I follow, but I'm ready for the good stuff now! Your set up is good, maybe too good, but we require more meat! errr... um, math! lol
foumy6
IceCreamTruck wrote:
 foumy6 wrote: I 've decided to move multiplying to a different post because im out of time to work on posts todays srry

OK, you can't stop there because you have my attention... just FYI. Call it a refresher course for me because I used to know this, and it's coming back as I read your post, but I have forgotten a lot of this.

x[ 3 6 ] + [ 4 2 ] = x[ 7 8 ] this equation could be for sales.... say you have 6 sales in the first three hours, and two more by the fourth hour, and you want to know how many sales per hour you have... your equation let's us keep this in grid form without breaking down and separating ideas. Just add hours to hours, and sales to sales, and you get total hours, total sales. More importantly this equation let's you do this math on the board in front of your boss instead of getting back at him when you've had time to count up all the hours and sales. Now you can just put that point on the grid and move on with your presentation. Hopefully you've had more sales than 8 in 7 hours... unless you are selling Lamborghini's.
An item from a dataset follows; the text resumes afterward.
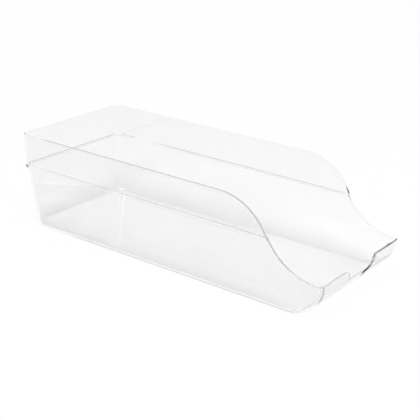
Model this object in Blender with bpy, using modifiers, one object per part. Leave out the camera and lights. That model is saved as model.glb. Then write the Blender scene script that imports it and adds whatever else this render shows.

I follow, but I'm ready for the good stuff now! Your set up is good, maybe too good, but we require more meat! errr... um, math! lol

Lol I will try to get more up as soon as I can lol but for now IM Playing on the new iPad and am loving it!!!!!!!
IceCreamTruck
 foumy6 wrote: Lol I will try to get more up as soon as I can lol but for now IM Playing on the new iPad and am loving it!!!!!!!